What Universals in the Theory of Comparative Literature (1952-2002) Have to Say about It

Didier Coste
Université Michel de Montaigne—Bordeaux 3 (France)

Although a vote has not been taken, I guess that most of us, ordinary people, citizens and subjects, at planetary scale, would rather have one world than two or more conflicting ones. It is also fairly obvious that huge sectors of the population of the world are not ready or nearly ready to pay the price of a single economic, political or symbolic model in order to achieve such unity. Understandably, any such model is immediately branded "imperialist," except by the minority of agents who identify with it and are actively or passively engaged in propagating it.
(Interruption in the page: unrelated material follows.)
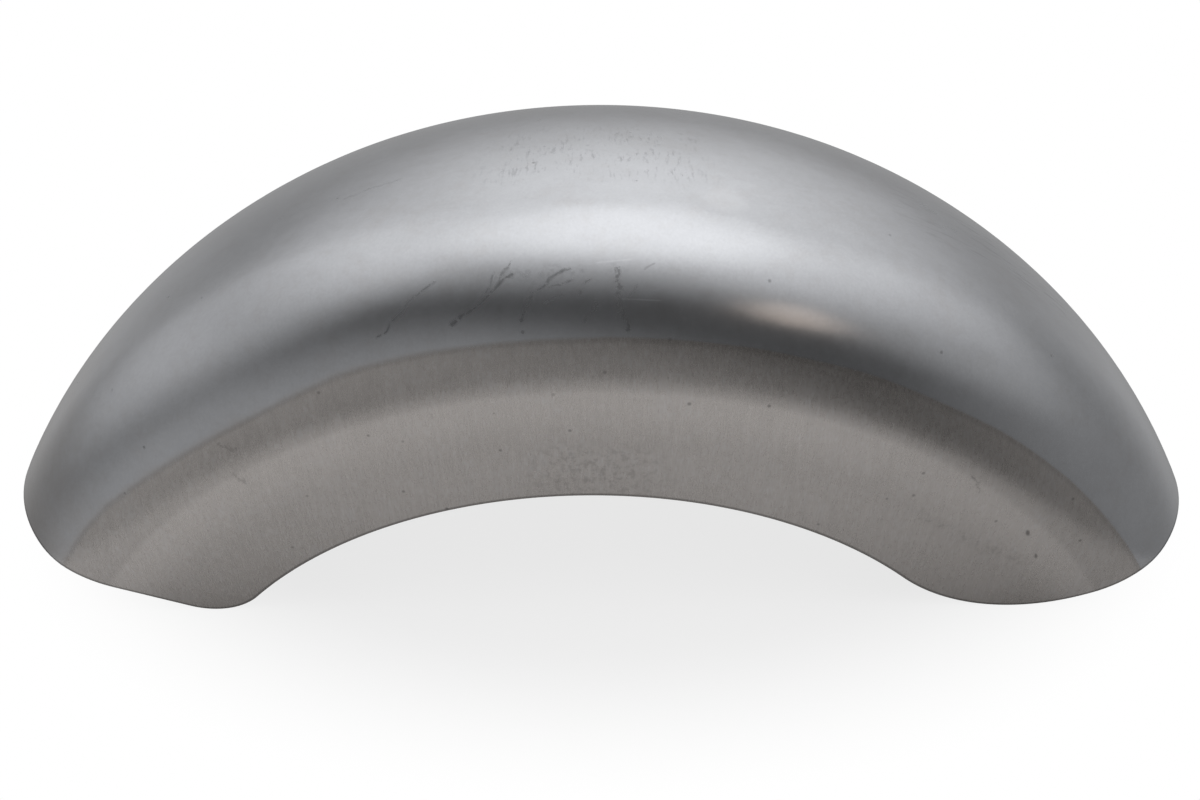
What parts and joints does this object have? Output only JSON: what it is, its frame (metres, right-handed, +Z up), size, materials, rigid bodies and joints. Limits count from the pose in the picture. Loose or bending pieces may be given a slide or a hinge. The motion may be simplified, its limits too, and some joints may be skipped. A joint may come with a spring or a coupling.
{
  "type": "motorcycle rear fender",
  "caption": "Bare steel rear fender pressed from one sheet: a rounded crown flows through two shoulders into flat side skirts, cut to an arc over the wheel, with one blunt and one rounded end.",
  "frame": {"origin": "centre of the bounding box at the ground plane, where the four skirt tips stand", "axes": "+X along the fender from the blunt end to the round end, +Y across the wheel parallel to its axle, +Z up"},
  "size_m": [0.5628, 0.2, 0.1894],
  "materials": {
    "bare_steel": "bare pressed steel sheet, smooth on the crown and grained on the skirts"
  },
  "bodies": {
    "root": {"fender": "bare_steel"}
  },
  "joints": []
}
In other terms, we do want one peaceful world, but it should be like a public space, an open forum, a playground, a maidan, 1 not an ecclesia or community of beliefs such as the one best exemplified by the actors of the Wall Street stock exchange, we want it varied, multifarious, not ruled from above by common principles of behavior and representation (such as a shared grand historical narrative).

Some of us still or again deem art to be the aesthetically enjoyable traffic of self-representation that human societies have taken upon themselves to delegate to relatively autonomous individual or collective agents. It is no wonder that those few of us who, whether out of sheer luck or staunch commitment, persist in making serious sense of literature and art, aspire to a peaceful unhampered flow of values and images across an open field at anthropological scale. At the same time, even when we are invested with the magic gifts of the English language and up to date theoretical subtleties, we are not always ready to dissolve all differences into insipidity by boiling down to stock the shock of meaningfulness in a standard can of Campbell soup. This is to say that the present predicament of Comparative Literature should not be dismissed lightly as alien to wide ranging political [End Page 37] and ethical concerns. Joseph Hillis Miller rightly stresses that the substitution of Cultural Studies for Comparative Literature not only acquiesces in the "smaller and smaller role (played) worldwide (by literature) in the new globalized cultures," 2 it "can function as a way to contain and tame the threat of the invasive otherness the new technologies bring across the thresholds of our homes and workplaces."(145) A containing and taming, he adds, that, while rebuilding firm boundaries, has also the additional unfortunate side effect of reducing radical otherness to sameness.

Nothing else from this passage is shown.